Canada is a melting pot of cultures, religions, and ideas, so there is no one particular way “Canadians” in general celebrate New Year. 

Diverse-Multicultural-Group - Land Of The Rising Son

For certain, the way of celebrating New Year varies in every culture.

However, one could say the Orientals and Japanese have the common thread of ancestor worship integrated into the ringing-in of the New Year as a matter of ancient custom.

Keep in mind, the Japanese look at other countries as concepts to be studied and analyzed, and naively think there is one common traditions for all Canadians, shared by all citizens.

Here is where the Japanese find internalizing the concept of a melting pot conceptually incomprehensible.

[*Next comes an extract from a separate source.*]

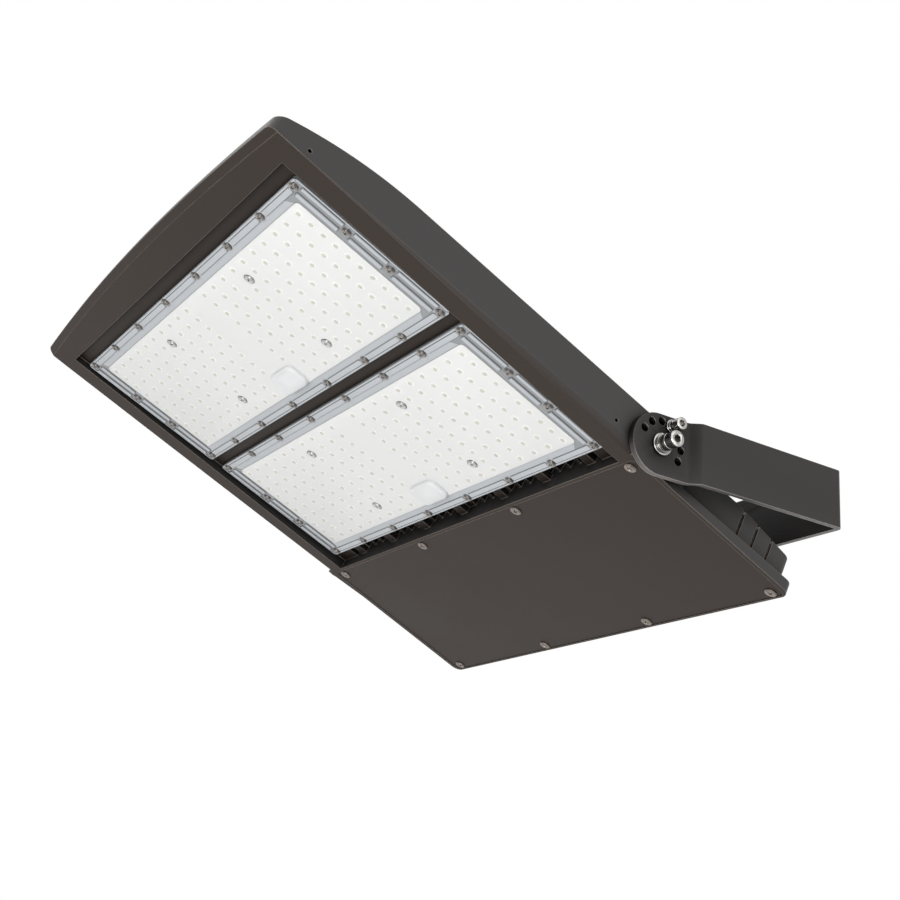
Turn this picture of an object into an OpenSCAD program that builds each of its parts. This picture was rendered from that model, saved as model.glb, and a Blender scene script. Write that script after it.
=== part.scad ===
/* [Yoke bracket] */
// Room for the lamp head to swing past the cross-piece
swing_gap = 17; // [5:0.1:60]
// Height of the flat bar
bar_h = 50; // [46:1:56]
// Thickness of the flat bar
bar_t = 5; // [4:0.5:6]
// Outward step of the arms behind the ears
joggle = 6.7; // [4:0.1:10]
// Length of the outward step
step_l = 13; // [10:0.5:20]
// Outer radius of the two bends
bend_r = 6.5; // [6.2:0.1:14]
// How far the ear's round end is centred in front of the tilt axis
ear_lead = 2.7; // [0:0.1:5]
// Radius of the far ear, which carries only its pivot bolt
far_ear_r = 12.5; // [12:0.5:18]
// Metal left between the lock holes and the edge of the near ear
ring_edge = 2.1; // [1.5:0.1:3]
// Angle between neighbouring lock holes
ring_step = 30; // [28:1:36]
// Number of lock holes in the near ear
ring_count = 7; // [3:2:7]
// Radius of the mounting holes in the cross-piece
wall_hole_r = 5.5; // [4:0.5:8]
// Distance between the mounting holes
wall_hole_pitch = 100; // [60:5:160]

/* [Tilt] */
// Nose-up angle of the lamp head in the modelled pose
tilt_deg = 24; // [20:1:30]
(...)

Never forget, most of the Japanese have never lived outside the motherland, and are shielded by the potent and formidable language barrier. 

Language Barrier - Land Of The Rising Son

Traditionally the Japanese return and gather at the family’s ancestral home to reconnect with their family, and with their great community clan at the obliquitous shrine and temple strewn throughout Japan.

Often the pilgrims leave the great metropolises of Japan and travel great distances to be with family in the countryside.

Snuggling down into the tatami room, the family gather beneath the kotatsu, and watch TV, while enjoy umi no sachi (delights of the sea), a variety of pickles, and some of the nectar of the gods otherwise known as reishu. 

Kotatsu - Land Of The Rising Son

Very early on one was intrigued by the Red and White song contest (Kohaku Uta Gassen), brought to you by the Japanese Broadcasting System, otherwise know as NHK (Nihon Hoso Kyokai), every New Year’s Eve since 1953.

紅白歌合戦 2021- Land Of The Rising Son

Indeed, the top Japanese “talent” form into red and white teams.

Here they battle it out in song, with extravagant stage shows, along with gorgeous costumes, the sheer glamour and effort put into this spectacle is breathtaking to say the least.

At the end of the program the Red and White teams sing Auld Lang Syne together in a show of good will and unity and then it’s back to the New Years TV programming, which tends to become a lot zanier after midnight.

After Kohaku Uta Gassen ends, NHK switches the broadcast feed to different shrines and temples throughout Japan bringing a variety of images of pensive families, young smiling couples, groups of men and women, all waiting in chilly December 31st weather waiting for the stroke of midnight.

Hatsumode (first prayer) will be carried out throughout Japan by millions of citizens flocking to their shrines and temples.

Ise Jingu at Sunrise

Here the Japanese will earnestly make a prayer speaking to what is in their heart for the consideration of the dead.

Japanese New Year TV programing mode starts from ealy on New Year day, the one day of the year, where one is allowed to have a drink of sake in the morning.

冷酒 - Land Of The Rising Son

Now is the time to fill up on mochi, ozoni being one’s favourite, while grazing on the osechi ryori tray, to sacrifice the day to the TV gods and the sprites of laziness and sloth.

Osechi Ryori - Land Of The Rising Son

Years ago, when the TV was much less toned-down during the day, one could observe programs from famous onsen resorts.

Here is where there were women’s splashing contests broadcast from the konyoku (open-air hot spring).

The ladies would soaked themselves in a splashing contest in what could be considered in the Occidental world as a “wet tee-shirt contest.” 

Same concept, different angle.

Alas, the puritanical censors put a stop to this joyful nonsense, but not before moving such content over to the pioneer of satellite TV in Japan, Wowow. 

Regardless of how one chooses to celebrate ringing in the new year, or even not ringing it in at all, according to the Gregorian calendar, it now is 2022.

Year-of-the-Tiger - Land Of The Rising Son

However, here in Japan, it is now the year of Reiwa 4, which signifies the 4th year of the reign of emperor Naruhito, the symbol the Japanese.

Here one leaves the dear reader with a heartfelt wish this year to believe in the goodness of our common humanity, and use each day to create goodwill, peacefulness, and harmony towards all under our shared sun.